Une faute d'imprudence peut pour le moins être reprochée à la Société Casino France qui, par ses agissements, a commis des actes de concurrence déloyale envers la Société Rautureau Apple Shoes.

En réparation du préjudice de la Société Rautureau Apple Shoes, et sans qu'une mesure d'expertise préalable apparaisse nécessaire, la Société Casino France, au vu des éléments du dossier, sera condamnée à lui payer une somme de 150.000 francs à titre de dommages interets.

Il n'y aura pas lieu en l'espèce d'ordonner la publication du présent arrêt alors qu'il ne ressort de rien que les actes de concurrence déloyale se seraient poursuivis depuis l'engagement par Monsieur Rautureau et la Société Rautureau Apple Shoes de leur action au fond.

Monsieur Rautureau et la Société Rautureau Apple Shoes seront déchargés de leur condamnation au paiement d'une indemnité de procédure à la Société Casino France.

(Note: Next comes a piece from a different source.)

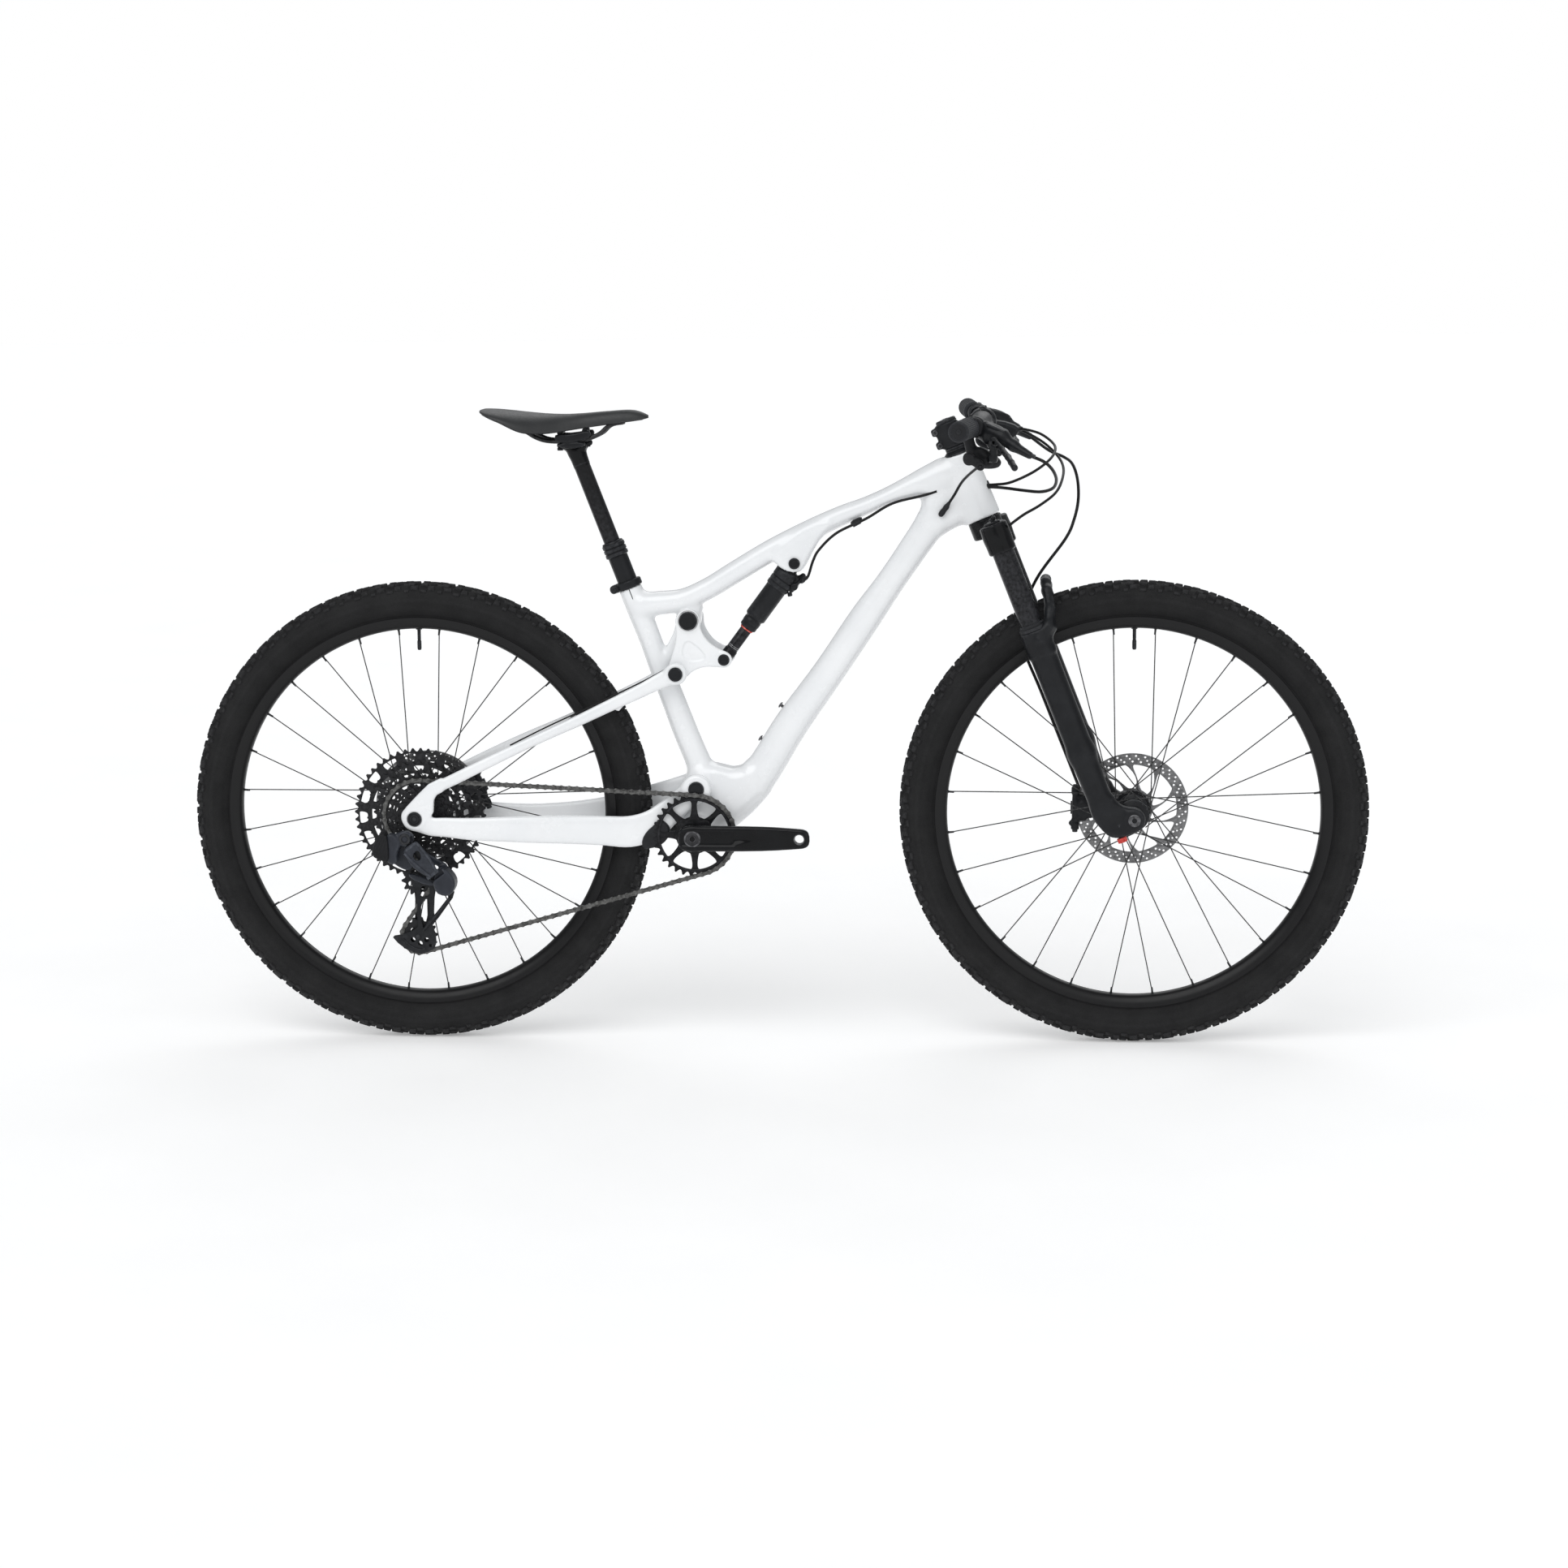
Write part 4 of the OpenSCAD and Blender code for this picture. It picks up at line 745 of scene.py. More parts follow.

En application de l'article 700 du Nouveau Code de Procédure Civile la Société Casino France sera condamnée à payer à la Société Rautureau Apple Shoes une somme de 25.000 francs. Elle supportera en outre l'entière charge des dépens de première instance et d'appel.

Par ces motifs : LA COUR, statuant publiquement, contradictoirement, Réformant le jugement entrepris et statuant à nouveau, en déchargeant par ailleurs Monsieur Rautureau et la Société Apple Shoes de leur condamnation au paiement d'une indemnité de procédure à la Société Casino France, Déclare la Société Casino France responsable d'actes de concurrence déloyale envers la Société Rautureau Apple Shoes ; Condamne la Société Casino France à payer à la Société Rautureau Apple Shoes la somme de 150.000 francs à titre de dommages- intérêts ; Condamne la Société Casino France à payer à la Société Rautureau Apple Shoes la somme de 25.000 francs en application de l'article 700 du Nouveau Code de Procédure Civile ; Rejette toutes autres demandes plus amples ou contraires des parties ; Condamne la Société Casino France aux dépens de première instance et d'appel qui seront recouvrés, ces derniers, conformément à l'article 699 du Nouveau Code de Procédure Civile.